***** DATASET EXCERPT
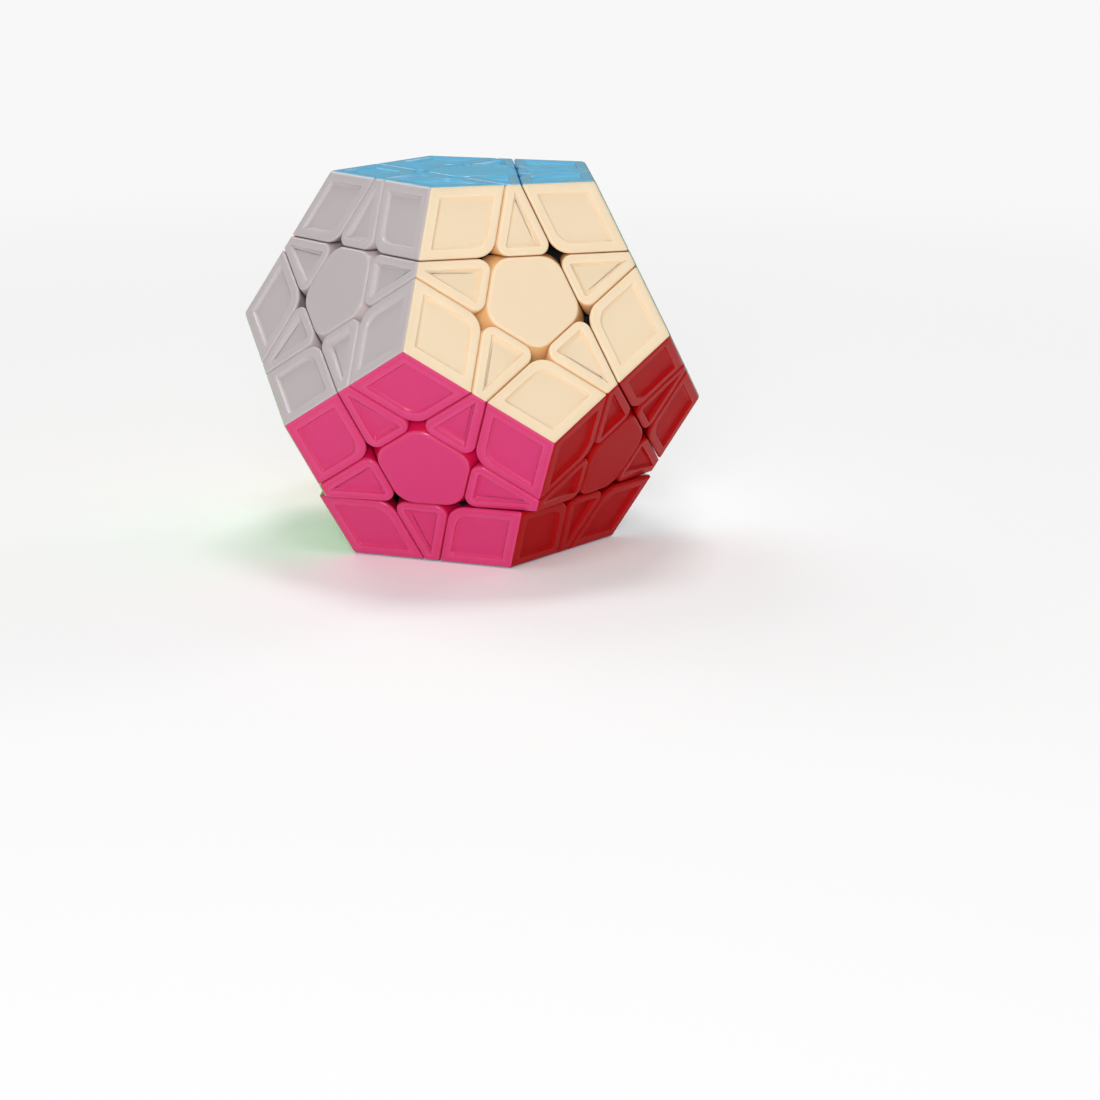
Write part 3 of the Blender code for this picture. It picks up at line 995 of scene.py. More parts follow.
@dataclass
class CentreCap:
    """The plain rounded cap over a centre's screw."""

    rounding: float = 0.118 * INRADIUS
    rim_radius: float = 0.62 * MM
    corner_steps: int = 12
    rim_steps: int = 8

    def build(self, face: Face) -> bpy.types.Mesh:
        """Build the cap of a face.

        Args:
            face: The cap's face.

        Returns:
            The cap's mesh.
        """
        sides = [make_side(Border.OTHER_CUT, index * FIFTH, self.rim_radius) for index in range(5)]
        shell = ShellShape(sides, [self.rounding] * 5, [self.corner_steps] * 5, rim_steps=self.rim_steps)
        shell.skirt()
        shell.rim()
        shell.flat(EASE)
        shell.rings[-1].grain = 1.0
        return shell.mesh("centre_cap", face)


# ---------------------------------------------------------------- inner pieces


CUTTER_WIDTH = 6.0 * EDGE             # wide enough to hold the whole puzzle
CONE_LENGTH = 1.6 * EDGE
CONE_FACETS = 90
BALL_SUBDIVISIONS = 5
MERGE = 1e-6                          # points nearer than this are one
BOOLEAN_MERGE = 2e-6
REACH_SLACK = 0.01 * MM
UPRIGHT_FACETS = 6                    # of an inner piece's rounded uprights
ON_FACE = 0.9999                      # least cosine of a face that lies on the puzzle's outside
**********
● **EXERCISE**:
Only the lines from the beginning of the material to the line containing "face: The cap's face." should be echoed, verbatim and in full.

● **SOLUTION TO THE EXERCISE**:
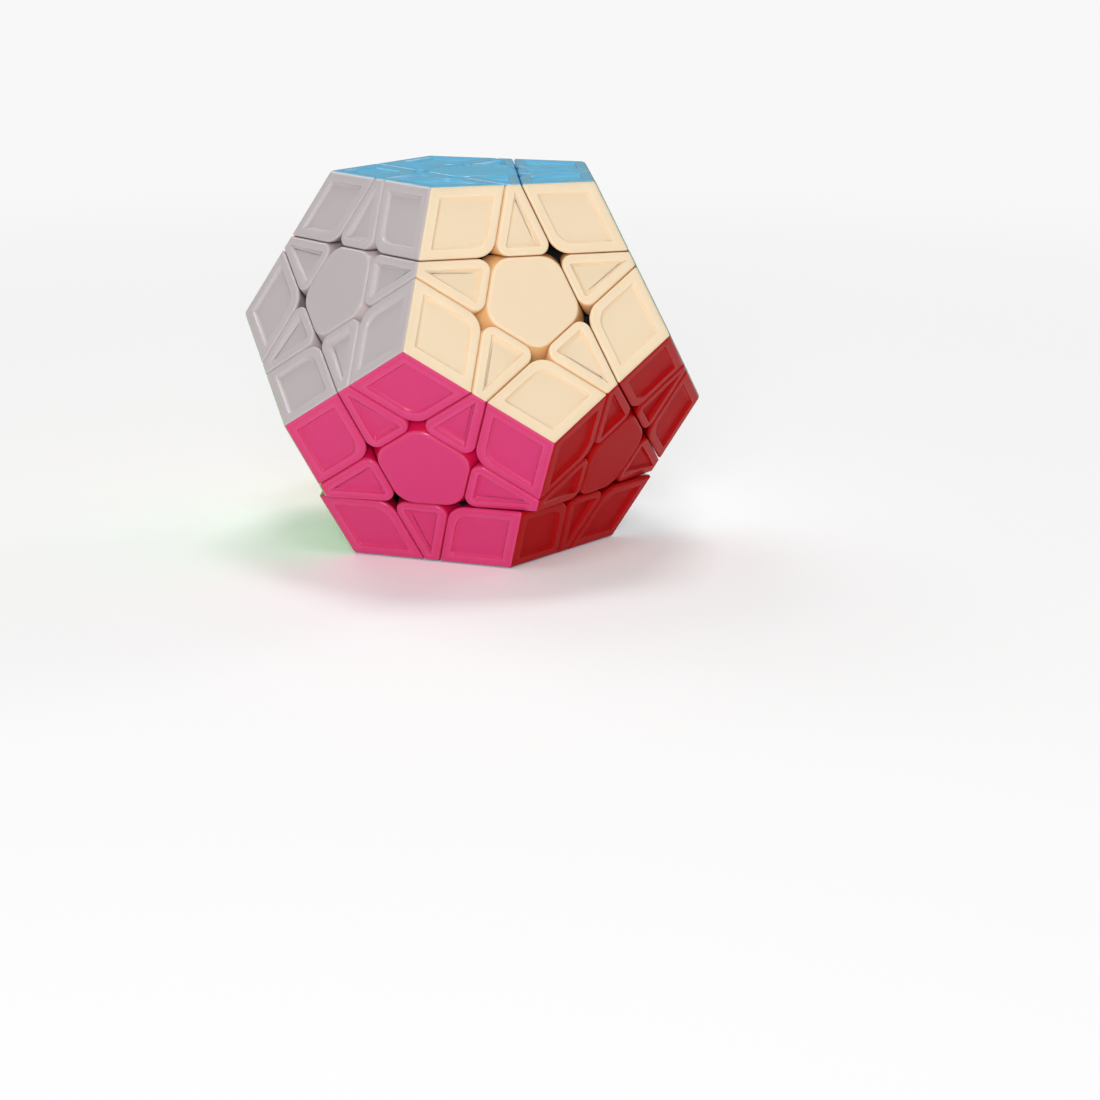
Write part 3 of the Blender code for this picture. It picks up at line 995 of scene.py. More parts follow.
@dataclass
class CentreCap:
    """The plain rounded cap over a centre's screw."""

    rounding: float = 0.118 * INRADIUS
    rim_radius: float = 0.62 * MM
    corner_steps: int = 12
    rim_steps: int = 8

    def build(self, face: Face) -> bpy.types.Mesh:
        """Build the cap of a face.

        Args:
            face: The cap's face.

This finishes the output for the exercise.